### EXERCISE REQUIREMENTS
Return exactly and only these lines: the first of the listing through the one containing "return spots @".

### GIVEN MATERIAL
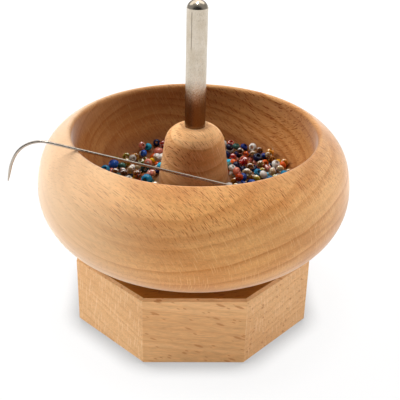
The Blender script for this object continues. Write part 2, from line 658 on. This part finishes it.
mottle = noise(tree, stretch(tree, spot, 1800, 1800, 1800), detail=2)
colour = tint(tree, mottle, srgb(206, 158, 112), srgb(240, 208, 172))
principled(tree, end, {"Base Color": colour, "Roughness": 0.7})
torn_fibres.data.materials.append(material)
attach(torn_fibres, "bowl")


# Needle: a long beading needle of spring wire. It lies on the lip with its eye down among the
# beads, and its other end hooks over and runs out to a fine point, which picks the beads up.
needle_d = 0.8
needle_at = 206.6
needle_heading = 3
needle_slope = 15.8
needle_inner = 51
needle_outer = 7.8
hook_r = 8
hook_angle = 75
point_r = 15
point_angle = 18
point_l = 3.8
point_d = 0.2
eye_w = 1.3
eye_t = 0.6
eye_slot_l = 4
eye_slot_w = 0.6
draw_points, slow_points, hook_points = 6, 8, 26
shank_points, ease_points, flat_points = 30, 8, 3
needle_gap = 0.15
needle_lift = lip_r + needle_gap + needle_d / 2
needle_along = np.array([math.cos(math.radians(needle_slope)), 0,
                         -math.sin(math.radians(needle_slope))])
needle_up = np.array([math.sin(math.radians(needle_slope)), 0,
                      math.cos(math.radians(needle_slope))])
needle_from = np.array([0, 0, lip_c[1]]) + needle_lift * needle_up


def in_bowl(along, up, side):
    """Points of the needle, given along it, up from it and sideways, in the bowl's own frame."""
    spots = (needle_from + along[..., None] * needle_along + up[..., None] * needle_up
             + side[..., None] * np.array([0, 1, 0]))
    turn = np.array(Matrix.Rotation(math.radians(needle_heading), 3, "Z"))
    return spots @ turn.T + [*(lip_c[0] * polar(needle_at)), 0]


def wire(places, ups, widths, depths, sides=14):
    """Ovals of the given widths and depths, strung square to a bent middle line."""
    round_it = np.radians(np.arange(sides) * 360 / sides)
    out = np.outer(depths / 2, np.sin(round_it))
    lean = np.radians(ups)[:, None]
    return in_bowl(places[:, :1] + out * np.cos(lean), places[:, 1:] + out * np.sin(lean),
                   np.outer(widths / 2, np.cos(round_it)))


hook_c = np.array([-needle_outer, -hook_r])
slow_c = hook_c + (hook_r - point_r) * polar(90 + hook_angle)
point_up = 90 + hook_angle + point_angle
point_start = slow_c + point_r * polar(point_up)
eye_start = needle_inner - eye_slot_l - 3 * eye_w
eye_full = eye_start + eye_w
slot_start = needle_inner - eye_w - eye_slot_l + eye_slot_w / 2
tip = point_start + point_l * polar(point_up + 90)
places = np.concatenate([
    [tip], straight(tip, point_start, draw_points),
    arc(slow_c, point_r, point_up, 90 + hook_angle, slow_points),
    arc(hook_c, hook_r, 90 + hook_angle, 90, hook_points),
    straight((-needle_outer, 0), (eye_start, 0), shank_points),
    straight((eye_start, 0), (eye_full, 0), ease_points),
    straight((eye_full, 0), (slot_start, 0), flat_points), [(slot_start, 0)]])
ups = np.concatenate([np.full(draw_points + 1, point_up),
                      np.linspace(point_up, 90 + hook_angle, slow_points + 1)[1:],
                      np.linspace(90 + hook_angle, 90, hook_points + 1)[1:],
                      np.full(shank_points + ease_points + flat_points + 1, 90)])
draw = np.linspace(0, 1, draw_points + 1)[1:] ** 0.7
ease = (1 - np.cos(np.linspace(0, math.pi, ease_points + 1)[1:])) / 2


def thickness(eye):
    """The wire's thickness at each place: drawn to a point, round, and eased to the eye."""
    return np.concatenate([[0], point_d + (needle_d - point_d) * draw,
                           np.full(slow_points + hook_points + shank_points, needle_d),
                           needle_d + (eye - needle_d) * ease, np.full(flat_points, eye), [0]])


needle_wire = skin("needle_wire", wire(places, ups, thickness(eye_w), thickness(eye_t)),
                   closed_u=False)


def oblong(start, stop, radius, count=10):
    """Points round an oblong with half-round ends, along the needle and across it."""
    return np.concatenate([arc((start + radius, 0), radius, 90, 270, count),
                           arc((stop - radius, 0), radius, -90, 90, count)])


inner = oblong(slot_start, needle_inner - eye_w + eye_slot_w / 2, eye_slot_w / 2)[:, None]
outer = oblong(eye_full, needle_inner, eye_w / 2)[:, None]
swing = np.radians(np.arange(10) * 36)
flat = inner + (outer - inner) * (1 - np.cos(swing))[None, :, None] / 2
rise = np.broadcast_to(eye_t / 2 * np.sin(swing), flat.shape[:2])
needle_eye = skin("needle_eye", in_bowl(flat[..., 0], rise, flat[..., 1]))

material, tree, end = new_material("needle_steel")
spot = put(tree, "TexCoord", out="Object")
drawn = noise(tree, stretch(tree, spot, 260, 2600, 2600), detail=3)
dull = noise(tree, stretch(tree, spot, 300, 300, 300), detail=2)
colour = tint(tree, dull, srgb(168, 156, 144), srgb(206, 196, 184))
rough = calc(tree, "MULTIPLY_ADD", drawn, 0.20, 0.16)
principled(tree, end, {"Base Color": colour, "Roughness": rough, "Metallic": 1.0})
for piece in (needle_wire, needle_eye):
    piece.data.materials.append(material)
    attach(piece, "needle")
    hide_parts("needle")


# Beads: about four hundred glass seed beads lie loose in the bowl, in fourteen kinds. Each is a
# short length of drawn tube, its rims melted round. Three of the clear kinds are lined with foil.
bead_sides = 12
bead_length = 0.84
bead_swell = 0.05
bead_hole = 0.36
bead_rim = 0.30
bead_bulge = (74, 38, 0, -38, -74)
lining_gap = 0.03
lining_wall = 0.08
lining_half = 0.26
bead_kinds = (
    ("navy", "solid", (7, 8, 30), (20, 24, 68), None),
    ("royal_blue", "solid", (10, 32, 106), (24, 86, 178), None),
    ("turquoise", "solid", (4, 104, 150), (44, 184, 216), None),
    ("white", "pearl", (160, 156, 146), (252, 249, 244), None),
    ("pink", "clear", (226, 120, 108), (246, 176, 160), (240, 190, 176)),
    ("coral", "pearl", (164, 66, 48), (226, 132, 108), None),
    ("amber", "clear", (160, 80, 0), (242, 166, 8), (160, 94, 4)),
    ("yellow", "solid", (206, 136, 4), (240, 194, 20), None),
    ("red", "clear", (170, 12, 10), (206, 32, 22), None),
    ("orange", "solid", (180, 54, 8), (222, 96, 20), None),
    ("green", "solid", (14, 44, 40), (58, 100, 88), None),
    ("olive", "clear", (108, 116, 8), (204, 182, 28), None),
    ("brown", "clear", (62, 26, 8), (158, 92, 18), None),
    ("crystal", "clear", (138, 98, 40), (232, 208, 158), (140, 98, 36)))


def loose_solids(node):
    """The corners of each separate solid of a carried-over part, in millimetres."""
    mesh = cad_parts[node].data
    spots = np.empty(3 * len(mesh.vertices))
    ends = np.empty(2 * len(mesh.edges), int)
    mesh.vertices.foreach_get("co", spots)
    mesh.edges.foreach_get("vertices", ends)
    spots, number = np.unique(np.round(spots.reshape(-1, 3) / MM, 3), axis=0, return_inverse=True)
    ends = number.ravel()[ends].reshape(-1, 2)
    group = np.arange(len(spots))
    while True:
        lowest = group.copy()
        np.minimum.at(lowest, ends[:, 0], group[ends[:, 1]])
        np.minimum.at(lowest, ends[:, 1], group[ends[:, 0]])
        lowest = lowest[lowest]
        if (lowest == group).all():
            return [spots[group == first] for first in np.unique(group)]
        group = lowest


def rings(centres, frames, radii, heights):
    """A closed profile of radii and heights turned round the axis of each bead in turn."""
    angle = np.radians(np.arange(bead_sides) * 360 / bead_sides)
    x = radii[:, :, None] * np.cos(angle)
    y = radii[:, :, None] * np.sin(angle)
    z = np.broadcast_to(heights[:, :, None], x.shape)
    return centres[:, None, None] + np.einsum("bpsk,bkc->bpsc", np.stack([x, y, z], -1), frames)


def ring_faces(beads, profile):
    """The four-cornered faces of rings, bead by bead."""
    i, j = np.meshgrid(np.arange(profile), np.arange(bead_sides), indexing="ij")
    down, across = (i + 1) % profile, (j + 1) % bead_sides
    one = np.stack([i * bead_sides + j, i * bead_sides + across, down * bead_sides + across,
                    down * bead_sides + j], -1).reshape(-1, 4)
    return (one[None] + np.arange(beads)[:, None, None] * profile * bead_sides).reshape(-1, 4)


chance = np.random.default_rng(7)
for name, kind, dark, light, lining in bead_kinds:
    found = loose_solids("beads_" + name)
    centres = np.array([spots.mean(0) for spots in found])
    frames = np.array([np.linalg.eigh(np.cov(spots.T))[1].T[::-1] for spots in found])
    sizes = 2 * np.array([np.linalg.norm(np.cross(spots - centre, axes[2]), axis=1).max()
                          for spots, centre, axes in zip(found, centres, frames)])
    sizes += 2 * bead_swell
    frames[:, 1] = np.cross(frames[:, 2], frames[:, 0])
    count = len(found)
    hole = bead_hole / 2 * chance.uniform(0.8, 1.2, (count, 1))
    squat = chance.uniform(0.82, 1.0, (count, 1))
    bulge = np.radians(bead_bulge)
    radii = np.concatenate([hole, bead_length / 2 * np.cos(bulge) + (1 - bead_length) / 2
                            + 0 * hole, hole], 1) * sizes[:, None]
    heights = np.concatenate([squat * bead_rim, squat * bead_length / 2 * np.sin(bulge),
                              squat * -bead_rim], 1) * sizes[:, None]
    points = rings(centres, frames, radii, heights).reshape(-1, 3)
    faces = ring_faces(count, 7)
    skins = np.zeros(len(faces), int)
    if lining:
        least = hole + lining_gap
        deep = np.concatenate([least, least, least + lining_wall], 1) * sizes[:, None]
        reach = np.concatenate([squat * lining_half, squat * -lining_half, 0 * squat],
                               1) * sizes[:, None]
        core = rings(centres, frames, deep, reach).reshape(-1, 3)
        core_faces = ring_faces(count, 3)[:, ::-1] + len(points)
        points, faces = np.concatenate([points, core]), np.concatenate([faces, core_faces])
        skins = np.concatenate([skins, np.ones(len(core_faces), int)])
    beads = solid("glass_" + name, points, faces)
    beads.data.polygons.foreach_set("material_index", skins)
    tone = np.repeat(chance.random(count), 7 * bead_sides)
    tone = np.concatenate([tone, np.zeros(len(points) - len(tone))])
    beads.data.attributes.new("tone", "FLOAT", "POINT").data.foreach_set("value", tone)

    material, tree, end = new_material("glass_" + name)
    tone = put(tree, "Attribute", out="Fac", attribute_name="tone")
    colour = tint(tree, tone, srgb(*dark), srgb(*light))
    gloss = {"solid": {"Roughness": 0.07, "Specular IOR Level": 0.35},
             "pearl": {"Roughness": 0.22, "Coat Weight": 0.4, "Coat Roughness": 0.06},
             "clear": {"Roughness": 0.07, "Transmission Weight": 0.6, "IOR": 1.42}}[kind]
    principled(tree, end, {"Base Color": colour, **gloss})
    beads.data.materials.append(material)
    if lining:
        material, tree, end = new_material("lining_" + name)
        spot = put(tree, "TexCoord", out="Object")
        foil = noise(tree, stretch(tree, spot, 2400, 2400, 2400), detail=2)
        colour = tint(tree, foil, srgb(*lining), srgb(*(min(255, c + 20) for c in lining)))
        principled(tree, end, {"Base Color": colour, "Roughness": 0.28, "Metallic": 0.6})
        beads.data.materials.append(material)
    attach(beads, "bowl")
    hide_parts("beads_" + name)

### REPLY
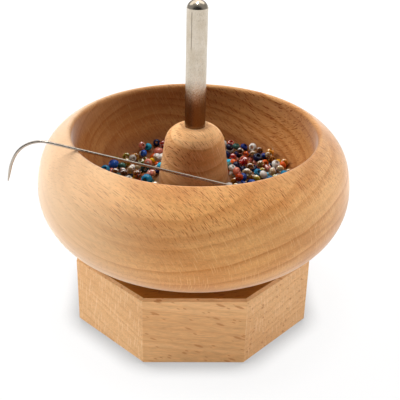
The Blender script for this object continues. Write part 2, from line 658 on. This part finishes it.
mottle = noise(tree, stretch(tree, spot, 1800, 1800, 1800), detail=2)
colour = tint(tree, mottle, srgb(206, 158, 112), srgb(240, 208, 172))
principled(tree, end, {"Base Color": colour, "Roughness": 0.7})
torn_fibres.data.materials.append(material)
attach(torn_fibres, "bowl")


# Needle: a long beading needle of spring wire. It lies on the lip with its eye down among the
# beads, and its other end hooks over and runs out to a fine point, which picks the beads up.
needle_d = 0.8
needle_at = 206.6
needle_heading = 3
needle_slope = 15.8
needle_inner = 51
needle_outer = 7.8
hook_r = 8
hook_angle = 75
point_r = 15
point_angle = 18
point_l = 3.8
point_d = 0.2
eye_w = 1.3
eye_t = 0.6
eye_slot_l = 4
eye_slot_w = 0.6
draw_points, slow_points, hook_points = 6, 8, 26
shank_points, ease_points, flat_points = 30, 8, 3
needle_gap = 0.15
needle_lift = lip_r + needle_gap + needle_d / 2
needle_along = np.array([math.cos(math.radians(needle_slope)), 0,
                         -math.sin(math.radians(needle_slope))])
needle_up = np.array([math.sin(math.radians(needle_slope)), 0,
                      math.cos(math.radians(needle_slope))])
needle_from = np.array([0, 0, lip_c[1]]) + needle_lift * needle_up


def in_bowl(along, up, side):
    """Points of the needle, given along it, up from it and sideways, in the bowl's own frame."""
    spots = (needle_from + along[..., None] * needle_along + up[..., None] * needle_up
             + side[..., None] * np.array([0, 1, 0]))
    turn = np.array(Matrix.Rotation(math.radians(needle_heading), 3, "Z"))
    return spots @ turn.T + [*(lip_c[0] * polar(needle_at)), 0]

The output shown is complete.